Morphogenesis and homology in arthropod limbs
American Zoologist, Jun 1999 by Williams, Terri A
Morphogenesis and Homology in Arthropod Limbs'
SYNOPSIS. Arthropods exhibit highly diverse limb morphologies ranging from unbranched walking legs to multibranched swimming paddles. Understanding morphogenesis in structurally diverse limbs can be useful for ascertaining homologies between limbs. Structurally similar limbs have been produced by different evolutionary modifications of morphogenesis in certain cases. Whereas it is easy to support the claim that whole arthropod limbs are homologous structures, I demonstrate that it is not always possible to draw well-founded homologies between parts of different limbs. This result is important with regard to general models of appendage development and evolution in arthropods because it clarifies contradictory explanations based exclusively on gene expression data.
DEFINING HOMOLOGIES BETWEEN ARTHROPOD LIMBS
One exciting finding of the last few decades has been the widespread conservation of patterning genes in diverse groups of organisms. Hox genes, which play an important role in patterning the anterior/posterior axis, have been found in groups as diverse as cnidarians and chordates. The functional role of these genes has been difficult to determine in non-model systems, but the initial view based on gene expression data has been that function is also widely conserved. These studies of comparative gene expression have led some researchers to view molecular similarity as a more reliable basis for drawing homologies between organisms than the traditional criteria based mainly on morphology. Thus, for some, the presence of conserved regulatory molecules during development has been assumed to be sufficient to indicate homology in adult structure. This has hardly proved a convincing or satisfying criterion for morphologists. The beguiling nature of in situ hybridizations notwithstanding, molecules do not equal morphology; the two exist at very different spatiotemporal scales within organisms. Most importantly, whereas molecules exist in labile states in a network of pathways, morphology is the outcome of the synthesis of a vast number of such interactions in space and time. Morphology and patterns of morphology are more complex than molecules and patterns of molecules. The use of molecules to establish homology has recently been criticized (Bolker and Raff, 1996; Dickinson, 1995), and we are thrown back to the view that defining homology is difficult (see discussions in Hall, 1994). The strongest statements of homology are those that rely on multiple criteria for support, like embryology, structure, and position within the adult. The general embryological criterion has been refined in recent years-based in part on the recognition of the difficulties of drawing homologies between serially iterated structures-to reflect not simply shared undifferentiated embryological precursors but, more explicitly, shared developmental pathways that generate morphology (Roth, 1984), or, most generally, shared continuity of information (Van Valen, 1982).
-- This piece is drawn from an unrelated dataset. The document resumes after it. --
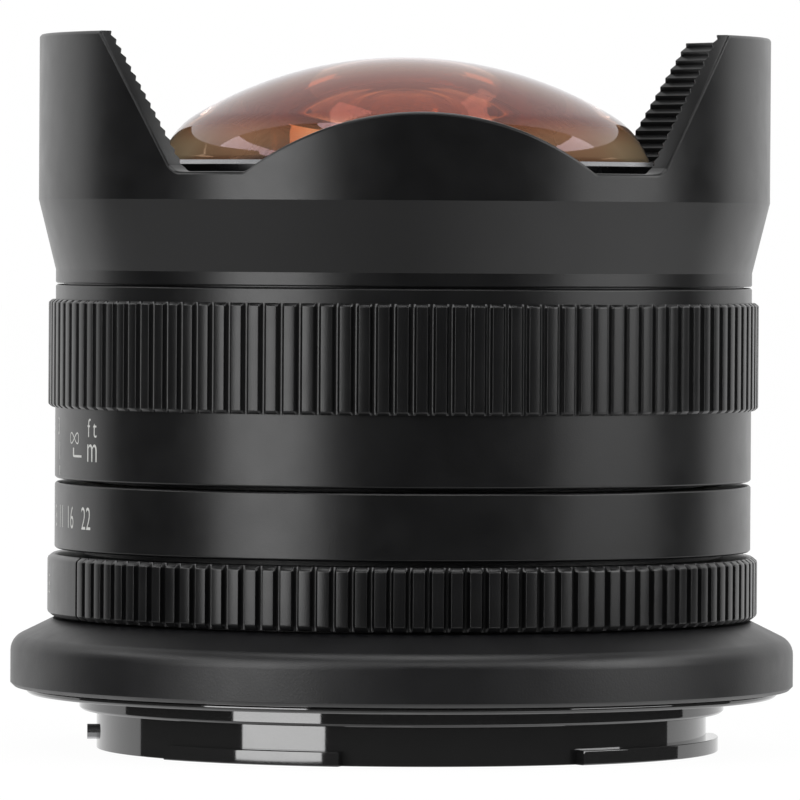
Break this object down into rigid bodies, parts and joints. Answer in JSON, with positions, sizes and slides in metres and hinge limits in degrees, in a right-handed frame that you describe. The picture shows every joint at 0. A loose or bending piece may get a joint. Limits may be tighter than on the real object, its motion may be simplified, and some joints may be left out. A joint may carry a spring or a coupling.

Arthropod limb branches, like the digits of vertebrate limbs, have proved problematic with respect to drawing homologies. This general difficulty in drawing homologies between structures with multiple parts was recognized over a century ago. In 1892 Bateson, wrote:
. . the received view of the nature of homologies in teeth assumes that in Variation the individuality of each member of the series is respected. The difficulty in applying this principle is notorious, not only in the case of teeth but in all cases of Multiple Parts, such as digits, phalanges, etc.; and when the actual evidence of variation is before us, the cause of this difficulty will become apparent enough, for it will be found that although Variation may sometimes respect the individual homologies, yet this is by no means a universal rule; and, as a matter of fact, in all cases of Multiple Parts, as to the Variation of which any considerable body of evidence has been collected, there are numerous instances of new forms arising in which what may be called the stereotyped or traditional individuality of the members has been superseded." (p. 104)
This question of a stereotyped individuality has been expanded in recent years and explicitly linked to developmental processes. Attempts to draw homologies between limbs have largely provoked the recent expansion of these ideas. However, such attempts have strictly focused on vertebrate limbs. Differing perspectives address whether homology can be claimed only at the level of the whole limb or down to parts of the limb, i.e., the digits themselves. In the structuralist perspective, structures that result from global patterning mechanisms (e.g., digits) lack individuality since variation in their final form results from variation in the initial conditions of the global patterning mechanisms (Goodwin and Trainor, 1983). Parts generated in this manner simply represent different solutions to a common set of generative rules and thus do not have the attribute of individual homology. However, a similar emphasis on developmental mechanisms led Shubin and Alberch (1986) to claim that homologies could be found between digits since limb development displays repeatable chondrogenetic interactions that produce identifiable local patterns within the limb. This notion of developmental individuality was formalized by Wagner (1989) who identifies homologous structures as those that share a set of developmental constraints.